The Academy Award-winning VFX company DNEG – which pushed the boundaries of the cosmos in its visual effects for Interstellar, First Man and Blade Runner 2049 – is exploring new space in Canada.
DNEG, also known as Double Negative Ltd., announced plans for a new studio in the Greater Toronto Area as well as intentions to expand existing Montreal and Vancouver operations. It’s also adding a new studio for its feature animation division at the West Coast digs as it moves into production on five new animation projects. The news comes after film and TV giant Disney unveiled plans to set up a shop for the House of Mouse in Vancouver in January 2022.
DNEG’s Toronto studio will create 200 openings, initially remote work, to work on visual effects for film and TV, feature animation, as well technology positions. A further 300 jobs will open at its Montreal and Vancouver offices, including 100 specific openings on the feature animation team at the latter. There were only three open postings on the company website as of press time.
“I’m well aware of the strength of the technology talent in this area,” said Paul Salvini (pictured above), global CTO, who is based in Kitchener-Waterloo – home to Canada’s largest tech companies, with a start-up density second only to Silicon Valley. “This is a great chance for technologists working in AI, machine learning, UX and across a broad spectrum of technology areas to refocus their talents on helping to create incredible imagery for some of the world’s biggest feature films and episodic series.”
Salvini was appointed last November and tasked with, among other things, developing a new vision for the company and overseeing technology initiatives for film and TV.

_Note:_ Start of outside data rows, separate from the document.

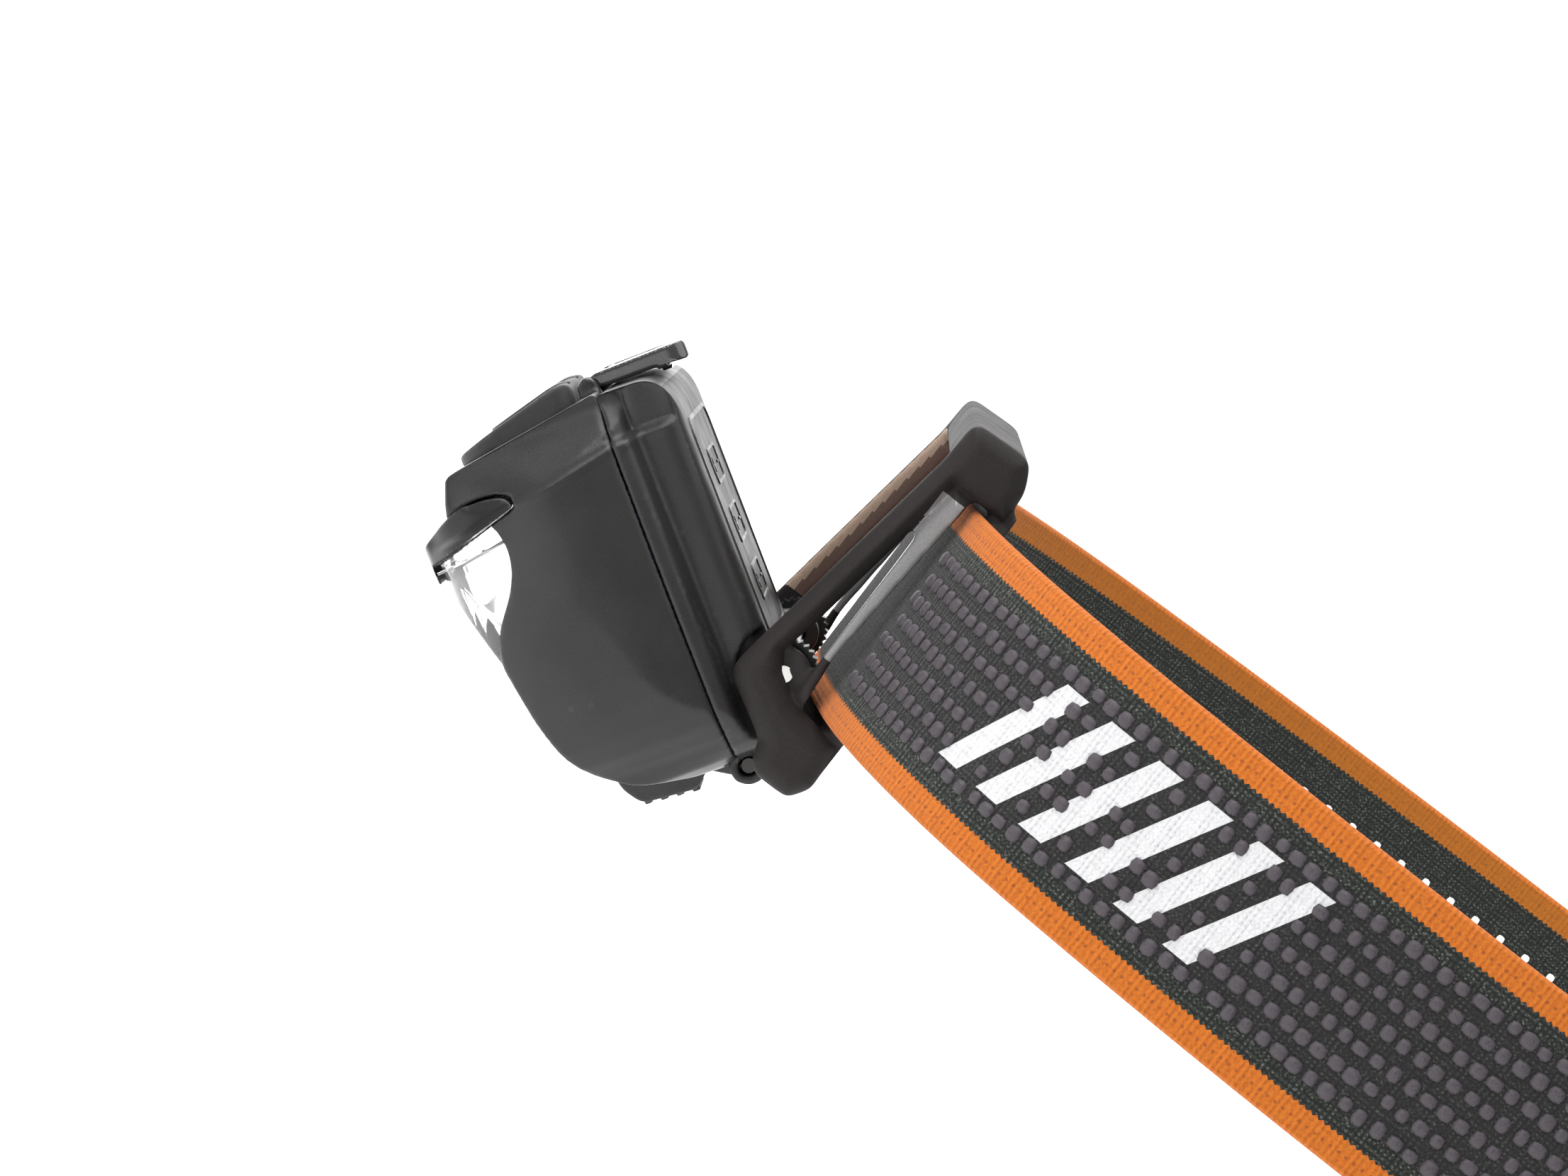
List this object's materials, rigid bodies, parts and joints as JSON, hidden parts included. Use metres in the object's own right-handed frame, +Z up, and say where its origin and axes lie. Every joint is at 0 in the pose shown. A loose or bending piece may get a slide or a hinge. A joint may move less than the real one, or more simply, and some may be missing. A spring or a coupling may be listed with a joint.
{
  "type": "headlamp",
  "caption": "Headlamp with a tilting lamp head, hinged battery cover, latch, push buttons and a strap bracket on an elastic headband.",
  "frame": {"origin": "middle of the rear face of the bracket's forehead plate, where it bears on the wearer's forehead", "axes": "+Z up, -Y the way the wearer looks, +X the wearer's left; the headband lies level"},
  "size_m": [0.1516, 0.2334, 0.0626],
  "materials": {
    "shell_plastic": "matt black moulded plastic with a fine grain",
    "trim_plastic": "darker satin moulded plastic",
    "bracket_plastic": "warm charcoal satin plastic",
    "rubber_part": "matt black silicone rubber",
    "lens_clear": "clear polished polycarbonate",
    "mirror_coat": "vacuum metallised reflector",
    "steel_part": "plated steel",
    "sink_metal": "bare aluminium",
    "board_plastic": "green lacquered circuit board",
    "led_phosphor": "yellow phosphor",
    "cell_wrap": "shrink wrapped cells",
    "band_knit": "dark elastic knit with orange edges and rubber bumps"
  },
  "bodies": {
    "bracket": {"bracket_frame": "bracket_plastic", "tilt_pin": "steel_part", "click_spring_left": "steel_part", "click_spring_right": "steel_part", "headband": "band_knit", "strap_tail": "band_knit"},
    "adjuster": {"adjuster_slider": "trim_plastic"},
    "rear_cover": {"rear_cover": "shell_plastic", "cover_seal": "rubber_part", "ratchet_wheel_left": "trim_plastic", "ratchet_wheel_right": "trim_plastic"},
    "front_housing": {"front_housing": "shell_plastic", "brow_trim": "trim_plastic", "front_lens": "lens_clear", "lens_seal": "rubber_part", "spot_reflector": "mirror_coat", "flood_reflector": "mirror_coat", "spot_led": "led_phosphor", "flood_led_inner": "led_phosphor", "flood_led_outer": "led_phosphor", "led_board": "board_plastic", "heat_sink": "sink_metal", "board_screw_1": "steel_part", "board_screw_2": "steel_part", "board_screw_3": "steel_part", "board_screw_4": "steel_part", "driver_board": "board_plastic", "power_switch": "steel_part", "mode_switch": "steel_part", "usb_socket": "steel_part", "battery_pack": "cell_wrap", "contact_spring": "steel_part", "contact_plate": "steel_part", "button_pad": "rubber_part", "latch_pin": "steel_part", "cover_hinge_pin": "steel_part"},
    "power_button": {"power_button": "rubber_part"},
    "mode_button": {"mode_button": "rubber_part"},
    "latch_lever": {"latch_lever": "trim_plastic"},
    "port_plug": {"port_plug": "rubber_part"}
  },
  "joints": [
    {"name": "lamp_tilt", "type": "hinge", "parent": "bracket", "child": "rear_cover", "pos_m": [0, -0.0072, -0.01365], "axis": [1, 0, 0], "range_deg": [-57, 0]},
    {"name": "battery_cover", "type": "hinge", "parent": "rear_cover", "child": "front_housing", "pos_m": [0, -0.00359, -0.02566], "axis": [1, 0, 0], "range_deg": [0, 70]},
    {"name": "latch", "type": "hinge", "parent": "front_housing", "child": "latch_lever", "pos_m": [0, -0.0459, -0.00225], "axis": [1, 0, 0], "range_deg": [0, 80]},
    {"name": "power_press", "type": "slide", "parent": "front_housing", "child": "power_button", "axis": [0, 0.8499, -0.527], "range_m": [0, 0.0006], "stiffness_N_per_m": 800},
    {"name": "mode_press", "type": "slide", "parent": "front_housing", "child": "mode_button", "axis": [0, 0.8499, -0.527], "range_m": [0, 0.0006], "stiffness_N_per_m": 800},
    {"name": "port_flap", "type": "hinge", "parent": "front_housing", "child": "port_plug", "pos_m": [0, -0.00763, -0.03009], "axis": [1, 0, 0], "range_deg": [0, 65]},
    {"name": "strap_adjust", "type": "slide", "parent": "bracket", "child": "adjuster", "axis": [1, 0, 0], "range_m": [-0.01, 0.01]}
  ]
}
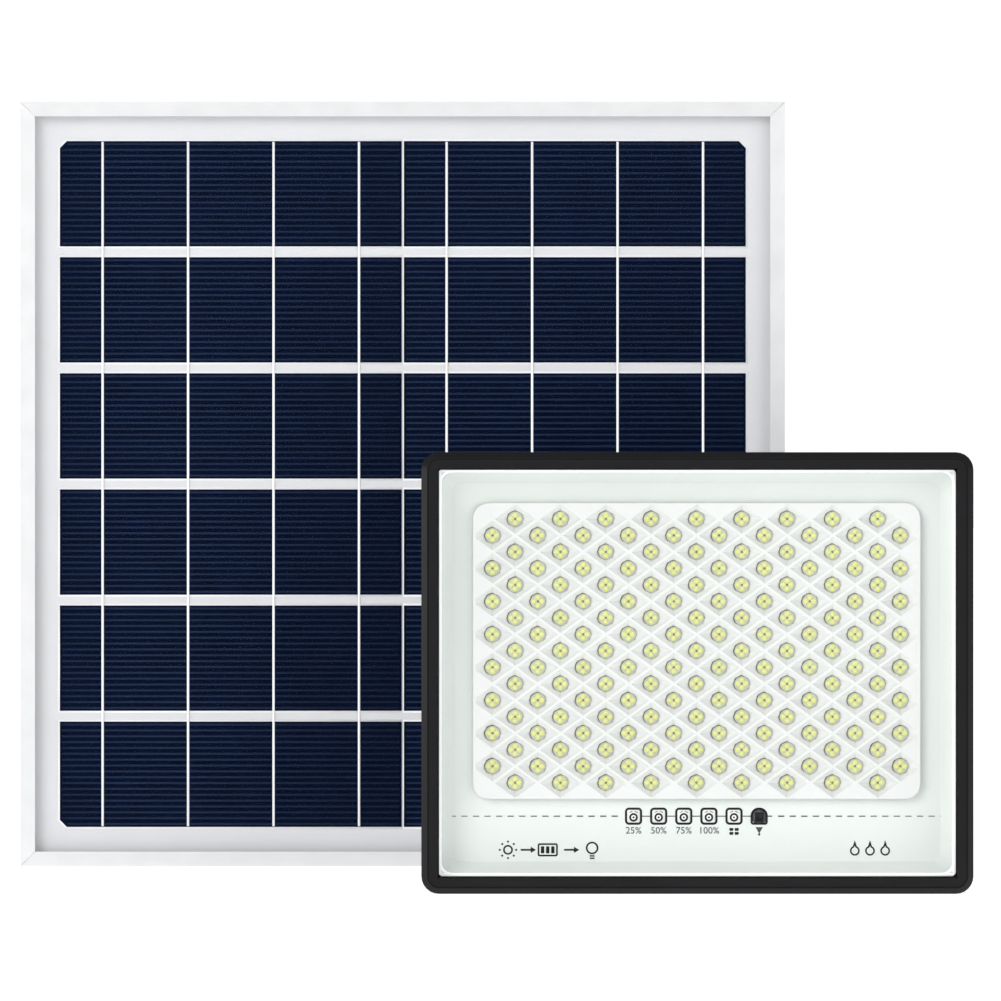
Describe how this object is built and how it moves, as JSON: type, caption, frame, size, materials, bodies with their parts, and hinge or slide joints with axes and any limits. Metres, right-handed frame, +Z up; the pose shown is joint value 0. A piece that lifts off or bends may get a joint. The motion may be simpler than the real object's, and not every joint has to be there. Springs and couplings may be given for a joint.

The Canadian expansion comes five days after DNEG’s parent company, Prime Focus Ltd., received a US$250-million investment from Novator Capital Advisers. Prime bills itself as the world’s largest “independent” media services powerhouse with offices on four continents.
“Growth in our Canadian talent and capabilities will help us strategically align with the demands of the entertainment industry and seize upon our new growth initiatives and content creation opportunities,’ said DNEG chairman and CEO Namit Malhotra in a statement.
DNEG also has operations in the U.K., U.S. and India. It shuttered its Los Angeles studio after four years in early 2020 to centralize TV VFX in Canada and India. The company won six of the last 10 Oscars for VFX, for: Tenet (2020), First Man (2019), Blade Runner 2049 (2017) Ex Machina (2015), Interstellar (2014) and Inception (2010). Latest film projects include Denis Villeneuve’s Dune and The Matrix 4.
The business for Canadian VFX was booming. Revenue for visual effects and animation, not including 3D, more than tripled to $1.07 billion in 2019 from $338 million in 2013, according to Statistics Canada. The data is released every two years.
The pandemic hit the country’s post-production houses hard. The VFX industry was impacted more than animation service studios, according to research from Ontario Creates, as animators more easily transitioned to work from home. But animation studios “had by far the highest average COVID-related costs” of more than $150,000 per studio.